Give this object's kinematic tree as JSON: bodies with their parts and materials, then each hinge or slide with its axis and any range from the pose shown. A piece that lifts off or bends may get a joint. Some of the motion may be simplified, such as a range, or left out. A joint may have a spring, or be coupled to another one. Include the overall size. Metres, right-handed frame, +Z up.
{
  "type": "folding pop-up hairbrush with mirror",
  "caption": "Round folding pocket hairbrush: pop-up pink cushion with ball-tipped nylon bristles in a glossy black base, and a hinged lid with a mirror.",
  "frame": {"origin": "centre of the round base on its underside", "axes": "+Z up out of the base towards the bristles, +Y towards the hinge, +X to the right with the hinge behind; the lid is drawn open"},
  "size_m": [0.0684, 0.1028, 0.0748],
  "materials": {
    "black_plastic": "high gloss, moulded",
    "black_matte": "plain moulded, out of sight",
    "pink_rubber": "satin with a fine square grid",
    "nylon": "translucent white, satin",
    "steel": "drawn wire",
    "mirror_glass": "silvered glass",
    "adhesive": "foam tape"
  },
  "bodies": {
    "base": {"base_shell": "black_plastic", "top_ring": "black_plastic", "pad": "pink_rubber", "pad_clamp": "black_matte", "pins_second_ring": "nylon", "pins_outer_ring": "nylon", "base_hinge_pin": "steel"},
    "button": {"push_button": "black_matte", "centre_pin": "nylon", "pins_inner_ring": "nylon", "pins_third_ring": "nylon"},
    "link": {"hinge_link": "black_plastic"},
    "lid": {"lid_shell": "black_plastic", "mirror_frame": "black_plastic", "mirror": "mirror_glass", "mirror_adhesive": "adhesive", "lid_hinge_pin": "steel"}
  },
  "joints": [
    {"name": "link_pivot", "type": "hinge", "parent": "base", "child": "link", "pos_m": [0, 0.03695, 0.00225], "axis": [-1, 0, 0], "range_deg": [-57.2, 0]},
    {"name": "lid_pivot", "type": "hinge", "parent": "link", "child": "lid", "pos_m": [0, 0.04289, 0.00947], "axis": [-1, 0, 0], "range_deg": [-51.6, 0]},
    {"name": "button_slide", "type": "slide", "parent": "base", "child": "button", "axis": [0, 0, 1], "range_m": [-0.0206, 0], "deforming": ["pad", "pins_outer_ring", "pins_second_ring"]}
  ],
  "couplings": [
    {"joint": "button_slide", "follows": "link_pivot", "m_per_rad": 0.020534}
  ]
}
════════════════
WHAT YOU ARE ASKED TO DO:
Type out the whole listing above again, exactly as it stands.

RESPONSE TO THE EXERCISE:
Give this object's kinematic tree as JSON: bodies with their parts and materials, then each hinge or slide with its axis and any range from the pose shown. A piece that lifts off or bends may get a joint. Some of the motion may be simplified, such as a range, or left out. A joint may have a spring, or be coupled to another one. Include the overall size. Metres, right-handed frame, +Z up.
{
  "type": "folding pop-up hairbrush with mirror",
  "caption": "Round folding pocket hairbrush: pop-up pink cushion with ball-tipped nylon bristles in a glossy black base, and a hinged lid with a mirror.",
  "frame": {"origin": "centre of the round base on its underside", "axes": "+Z up out of the base towards the bristles, +Y towards the hinge, +X to the right with the hinge behind; the lid is drawn open"},
  "size_m": [0.0684, 0.1028, 0.0748],
  "materials": {
    "black_plastic": "high gloss, moulded",
    "black_matte": "plain moulded, out of sight",
    "pink_rubber": "satin with a fine square grid",
    "nylon": "translucent white, satin",
    "steel": "drawn wire",
    "mirror_glass": "silvered glass",
    "adhesive": "foam tape"
  },
  "bodies": {
    "base": {"base_shell": "black_plastic", "top_ring": "black_plastic", "pad": "pink_rubber", "pad_clamp": "black_matte", "pins_second_ring": "nylon", "pins_outer_ring": "nylon", "base_hinge_pin": "steel"},
    "button": {"push_button": "black_matte", "centre_pin": "nylon", "pins_inner_ring": "nylon", "pins_third_ring": "nylon"},
    "link": {"hinge_link": "black_plastic"},
    "lid": {"lid_shell": "black_plastic", "mirror_frame": "black_plastic", "mirror": "mirror_glass", "mirror_adhesive": "adhesive", "lid_hinge_pin": "steel"}
  },
  "joints": [
    {"name": "link_pivot", "type": "hinge", "parent": "base", "child": "link", "pos_m": [0, 0.03695, 0.00225], "axis": [-1, 0, 0], "range_deg": [-57.2, 0]},
    {"name": "lid_pivot", "type": "hinge", "parent": "link", "child": "lid", "pos_m": [0, 0.04289, 0.00947], "axis": [-1, 0, 0], "range_deg": [-51.6, 0]},
    {"name": "button_slide", "type": "slide", "parent": "base", "child": "button", "axis": [0, 0, 1], "range_m": [-0.0206, 0], "deforming": ["pad", "pins_outer_ring", "pins_second_ring"]}
  ],
  "couplings": [
    {"joint": "button_slide", "follows": "link_pivot", "m_per_rad": 0.020534}
  ]
}